## Given task
What do the lines from the top of the data through the line with "const CLEARANCE = 0.3;" say? Quote them exactly and include both ends.

## Dataset extract

++++++

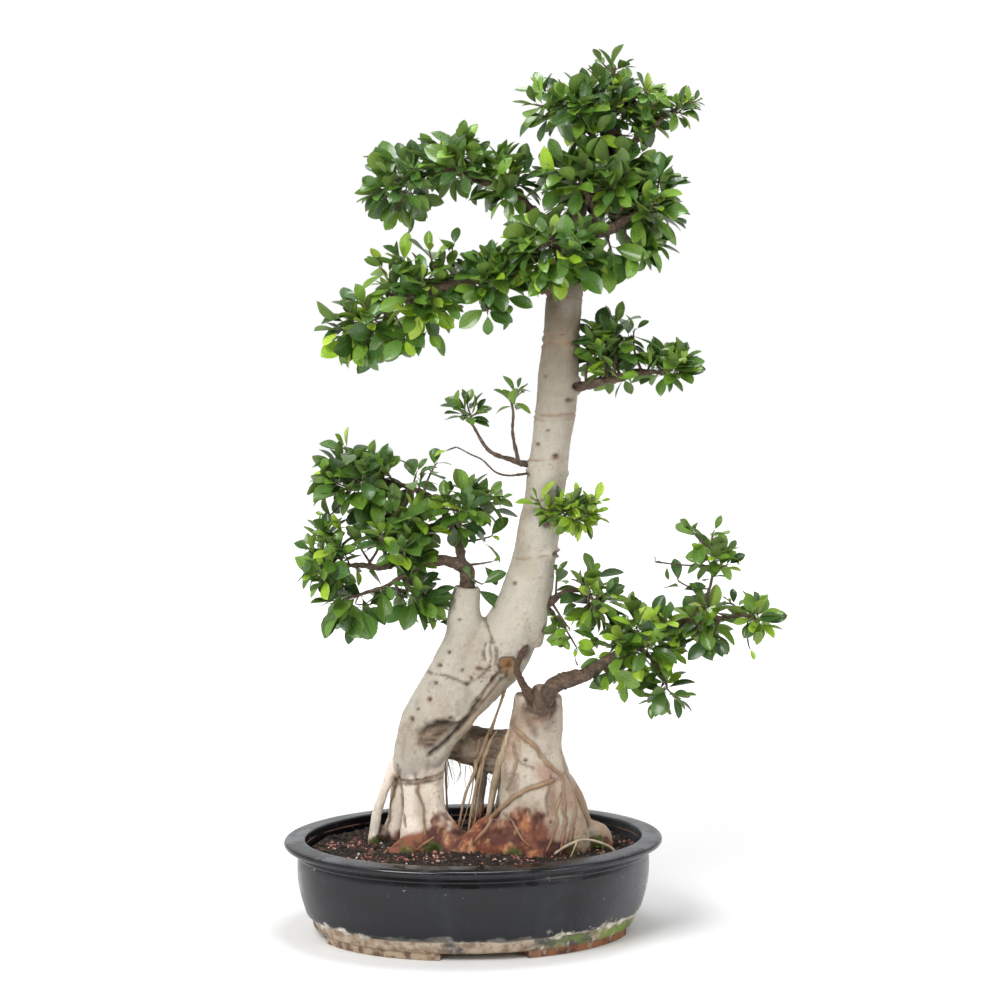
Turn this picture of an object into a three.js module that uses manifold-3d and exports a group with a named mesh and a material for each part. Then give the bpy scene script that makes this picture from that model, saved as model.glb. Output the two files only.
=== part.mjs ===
// Bonsai tree in an oval pot. Millimetres, +Z up.
// The tree is laid out in its own upright frame (X along its face, Y away from the face),
// and the planting turn places that frame in the pot, whose long axis lies along X.
import * as THREE from 'three';
import { mergeVertices } from 'three/addons/utils/BufferGeometryUtils.js';
import Module from 'manifold-3d';

const wasm = await Module();
wasm.setup();

// ---- Driving dimensions -------------------------------------------------------------------

const POT_LENGTH = 560;
const POT_DEPTH = 420;
const POT_HEIGHT = 141;
const RIM_WIDTH = 31;
const LIP_THICKNESS = 11;
const LIP_OVERHANG = 19;
const WALL = 13;
const FLOOR_THICKNESS = 14;
const FOOT_HEIGHT = 10;
const FOOT_WIDTH = 30;
const FOOT_GAP_FRONT = 134;
const FOOT_GAP_END = 110;
const BASE_INSET = 24;
const STEP_DROP = 21;
const FLOOR_CURVE = 8;
const DRAIN_HOLE = 42;
const DRAIN_SPACING = 230;

const MESH_SIDE = 66;
const MESH_THICKNESS = 2;
const MESH_OPENING = 9;
const MESH_OPENINGS_PER_SIDE = 4;

const SOIL_DROP = 21;
const SOIL_MOUND = 9;

const PLANTING_TURN = 6;
const TREE_HEIGHT = 1172;
const TREE_SPREAD = 720;
const TUFT_SCALE = 1;
const ROOT_DEPTH = 66;
const CLEARANCE = 0.3;

// The stations below are drawn for this height above the soil edge and this spread of leaves.
const DRAWN_HEIGHT = 1172;
const DRAWN_SPREAD = 720;
const DRAWN_SOIL_EDGE = 120;

// ---- Materials ----------------------------------------------------------------------------

function finish(colour, roughness) {
  return new THREE.MeshStandardMaterial({ color: colour, roughness, metalness: 0 });
}

const BARK = () => finish(0xcfc3ae, 0.75);
const TWIG = () => finish(0x8a6a4c, 0.8);
const ROOT = () => finish(0xa8865f, 0.8);
const LEAF = () => finish(0x2c5a26, 0.4);
const GLAZE = () => finish(0x1d2028, 0.22);
const SOIL = () => finish(0x2b211b, 0.95);
const PLASTIC = () => finish(0x202020, 0.6);

// ---- Solids -------------------------------------------------------------------------------

function solid(geometry) {
  geometry.deleteAttribute('normal');
  geometry.deleteAttribute('uv');
  const merged = mergeVertices(geometry, 1e-4);
  return new wasm.Manifold(new wasm.Mesh({
    numProp: 3,
    vertProperties: new Float32Array(merged.attributes.position.array),
    triVerts: new Uint32Array(merged.index.array),
  }));
}

function joined(solids) {
  return solids.reduce((sum, next) => sum.add(next));
}

// A cut can leave loose slivers at a thin edge. The piece itself is the largest body.
function largestBody(manifold) {
  const bodies = manifold.decompose();
  return bodies.reduce((best, body) => (body.volume() > best.volume() ? body : best));
}

function addPiece(group, name, manifold, material) {
  const { vertProperties, triVerts } = largestBody(manifold).getMesh();
  const geometry = new THREE.BufferGeometry();
  geometry.setAttribute('position', new THREE.BufferAttribute(vertProperties, 3));
  geometry.setIndex(new THREE.BufferAttribute(triVerts, 1));
  geometry.computeVertexNormals();
  const mesh = new THREE.Mesh(geometry, material);
  mesh.name = name;
  group.add(mesh);
}

// ---- Oval shapes --------------------------------------------------------------------------

// An outline point at long-axis radius r and angle t. Walls keep their thickness all the way
// round, because every radius loses the same amount on the short axis. Inside the knee radius
// the outline shrinks evenly to the centre.
const OVAL_DIFFERENCE = (POT_LENGTH - POT_DEPTH) / 2;
const KNEE_RADIUS = POT_LENGTH / 2 - LIP_OVERHANG - BASE_INSET - 2 * WALL;

function shortRadius(r) {
  if (r >= KNEE_RADIUS) return r - OVAL_DIFFERENCE;
  return (r * (KNEE_RADIUS - OVAL_DIFFERENCE)) / KNEE_RADIUS;
}

function ovalPoint(r, t) {
  return [r * Math.cos(t), shortRadius(r) * Math.sin(t)];
}

// A turned profile of [radius, height] pairs, from axis to axis, made oval.
function ovalSolid(profile, segments = 40) {
  const lathe = new THREE.LatheGeometry(profile.map(([r, z]) => new THREE.Vector2(r, z)), segments);
  const position = lathe.attributes.position;
  for (let i = 0; i < position.count; i += 1) {
    const r = Math.hypot(position.getX(i), position.getZ(i));
    const t = Math.atan2(position.getX(i), position.getZ(i));
    const [x, y] = ovalPoint(r, t);
    position.setXYZ(i, x, y, position.getY(i));
  }
  return solid(lathe);
}

// ---- Pot ----------------------------------------------------------------------------------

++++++

## Response below
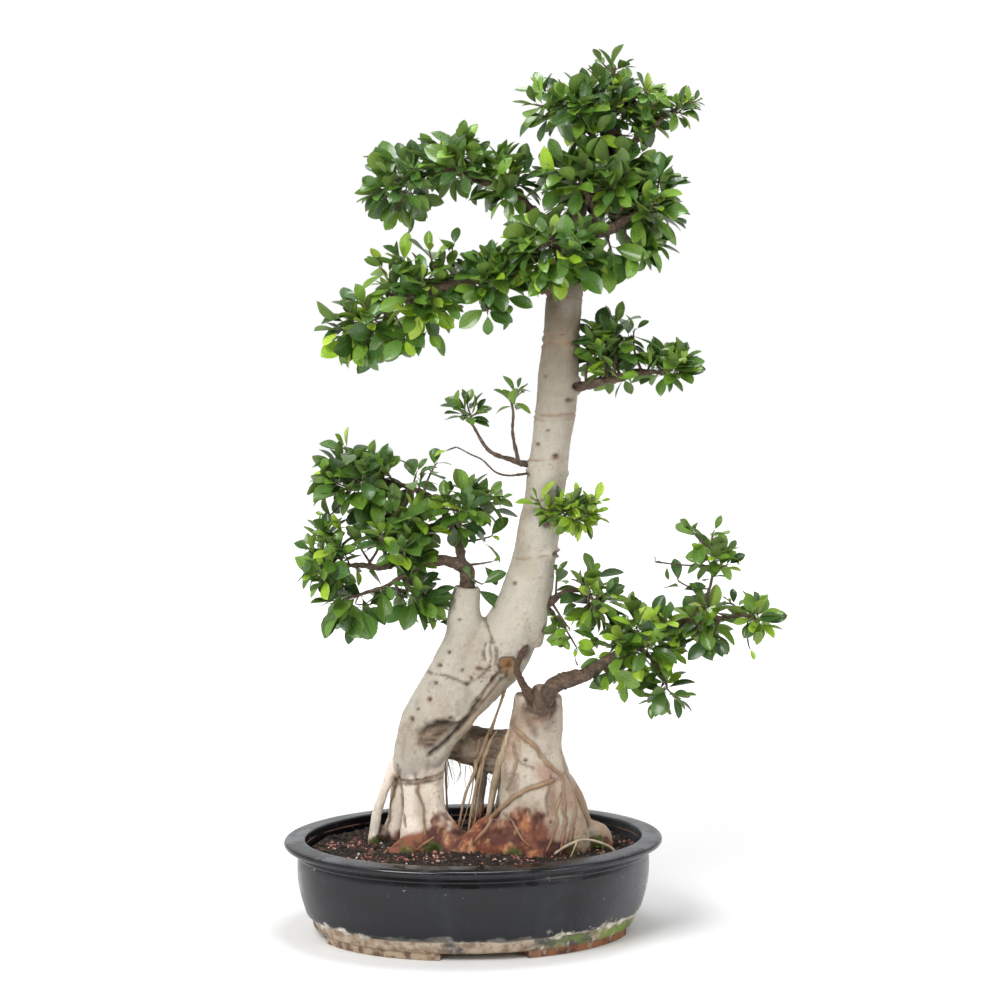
Turn this picture of an object into a three.js module that uses manifold-3d and exports a group with a named mesh and a material for each part. Then give the bpy scene script that makes this picture from that model, saved as model.glb. Output the two files only.
=== part.mjs ===
// Bonsai tree in an oval pot. Millimetres, +Z up.
// The tree is laid out in its own upright frame (X along its face, Y away from the face),
// and the planting turn places that frame in the pot, whose long axis lies along X.
import * as THREE from 'three';
import { mergeVertices } from 'three/addons/utils/BufferGeometryUtils.js';
import Module from 'manifold-3d';

const wasm = await Module();
wasm.setup();

// ---- Driving dimensions -------------------------------------------------------------------

const POT_LENGTH = 560;
const POT_DEPTH = 420;
const POT_HEIGHT = 141;
const RIM_WIDTH = 31;
const LIP_THICKNESS = 11;
const LIP_OVERHANG = 19;
const WALL = 13;
const FLOOR_THICKNESS = 14;
const FOOT_HEIGHT = 10;
const FOOT_WIDTH = 30;
const FOOT_GAP_FRONT = 134;
const FOOT_GAP_END = 110;
const BASE_INSET = 24;
const STEP_DROP = 21;
const FLOOR_CURVE = 8;
const DRAIN_HOLE = 42;
const DRAIN_SPACING = 230;

const MESH_SIDE = 66;
const MESH_THICKNESS = 2;
const MESH_OPENING = 9;
const MESH_OPENINGS_PER_SIDE = 4;

const SOIL_DROP = 21;
const SOIL_MOUND = 9;

const PLANTING_TURN = 6;
const TREE_HEIGHT = 1172;
const TREE_SPREAD = 720;
const TUFT_SCALE = 1;
const ROOT_DEPTH = 66;
const CLEARANCE = 0.3;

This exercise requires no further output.